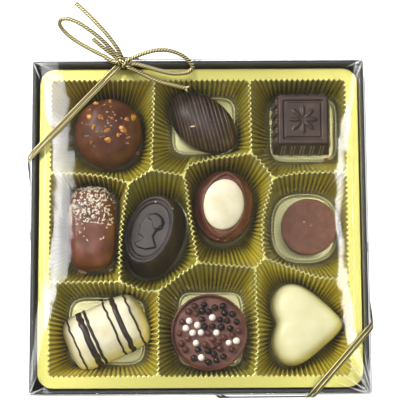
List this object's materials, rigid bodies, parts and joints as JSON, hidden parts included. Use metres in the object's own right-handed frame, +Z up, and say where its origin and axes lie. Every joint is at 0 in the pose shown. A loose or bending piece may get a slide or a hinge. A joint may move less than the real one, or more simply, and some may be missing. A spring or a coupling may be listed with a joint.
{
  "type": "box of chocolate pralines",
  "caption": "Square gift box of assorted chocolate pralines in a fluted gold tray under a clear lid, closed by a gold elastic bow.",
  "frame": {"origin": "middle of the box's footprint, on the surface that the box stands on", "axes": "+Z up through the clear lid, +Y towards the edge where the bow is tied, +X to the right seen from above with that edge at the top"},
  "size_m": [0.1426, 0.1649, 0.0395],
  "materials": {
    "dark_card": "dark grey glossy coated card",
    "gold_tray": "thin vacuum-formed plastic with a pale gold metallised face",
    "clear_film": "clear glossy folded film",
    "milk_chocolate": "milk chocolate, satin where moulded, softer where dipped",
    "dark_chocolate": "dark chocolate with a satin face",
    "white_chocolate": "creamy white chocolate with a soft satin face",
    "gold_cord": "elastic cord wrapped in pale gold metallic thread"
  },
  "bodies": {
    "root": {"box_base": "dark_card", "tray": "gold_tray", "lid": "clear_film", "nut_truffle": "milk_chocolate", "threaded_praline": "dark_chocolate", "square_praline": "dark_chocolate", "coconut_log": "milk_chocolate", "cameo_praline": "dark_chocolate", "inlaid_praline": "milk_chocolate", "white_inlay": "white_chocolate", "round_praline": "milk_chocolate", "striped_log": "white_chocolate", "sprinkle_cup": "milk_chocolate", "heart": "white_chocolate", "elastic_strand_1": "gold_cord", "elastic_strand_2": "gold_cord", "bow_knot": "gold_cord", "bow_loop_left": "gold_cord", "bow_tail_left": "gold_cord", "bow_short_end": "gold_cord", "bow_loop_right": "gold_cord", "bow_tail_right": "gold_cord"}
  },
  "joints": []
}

_ _ _ _

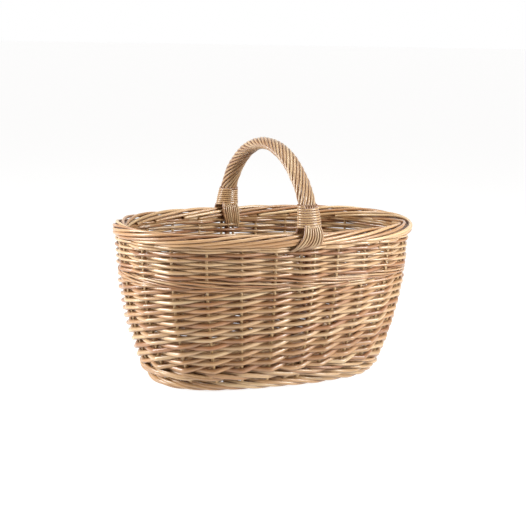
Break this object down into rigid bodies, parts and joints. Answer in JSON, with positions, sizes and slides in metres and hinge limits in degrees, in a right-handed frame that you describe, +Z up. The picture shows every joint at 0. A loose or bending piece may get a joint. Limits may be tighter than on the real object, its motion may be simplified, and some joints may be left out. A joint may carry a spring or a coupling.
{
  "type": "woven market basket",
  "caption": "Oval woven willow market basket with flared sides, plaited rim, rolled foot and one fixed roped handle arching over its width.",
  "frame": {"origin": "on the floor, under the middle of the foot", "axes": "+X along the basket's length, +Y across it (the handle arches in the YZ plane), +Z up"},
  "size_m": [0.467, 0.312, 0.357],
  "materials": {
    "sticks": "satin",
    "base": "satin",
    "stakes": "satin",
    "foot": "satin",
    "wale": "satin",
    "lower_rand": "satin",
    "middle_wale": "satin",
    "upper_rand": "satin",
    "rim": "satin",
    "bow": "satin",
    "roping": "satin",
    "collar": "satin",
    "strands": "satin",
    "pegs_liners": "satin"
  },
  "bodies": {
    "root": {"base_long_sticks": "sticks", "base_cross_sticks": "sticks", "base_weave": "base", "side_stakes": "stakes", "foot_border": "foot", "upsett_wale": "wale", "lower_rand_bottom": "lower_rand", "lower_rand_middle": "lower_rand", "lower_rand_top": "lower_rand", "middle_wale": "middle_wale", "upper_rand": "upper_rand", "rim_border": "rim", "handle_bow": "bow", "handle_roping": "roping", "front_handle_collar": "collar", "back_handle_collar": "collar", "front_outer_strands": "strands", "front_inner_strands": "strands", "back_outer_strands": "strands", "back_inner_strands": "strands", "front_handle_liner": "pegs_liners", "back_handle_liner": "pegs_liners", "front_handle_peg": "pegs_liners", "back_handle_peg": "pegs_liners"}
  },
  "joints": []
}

_ _ _ _

List each line of the records that holds the string "this".

List this object's materials, rigid bodies, parts and joints as JSON, hidden parts included. Use metres in the object's own right-handed frame, +Z up, and say where its origin and axes lie. Every joint is at 0 in the pose shown. A loose or bending piece may get a slide or a hinge. A joint may move less than the real one, or more simply, and some may be missing. A spring or a coupling may be listed with a joint.
Break this object down into rigid bodies, parts and joints. Answer in JSON, with positions, sizes and slides in metres and hinge limits in degrees, in a right-handed frame that you describe, +Z up. The picture shows every joint at 0. A loose or bending piece may get a joint. Limits may be tighter than on the real object, its motion may be simplified, and some joints may be left out. A joint may carry a spring or a coupling.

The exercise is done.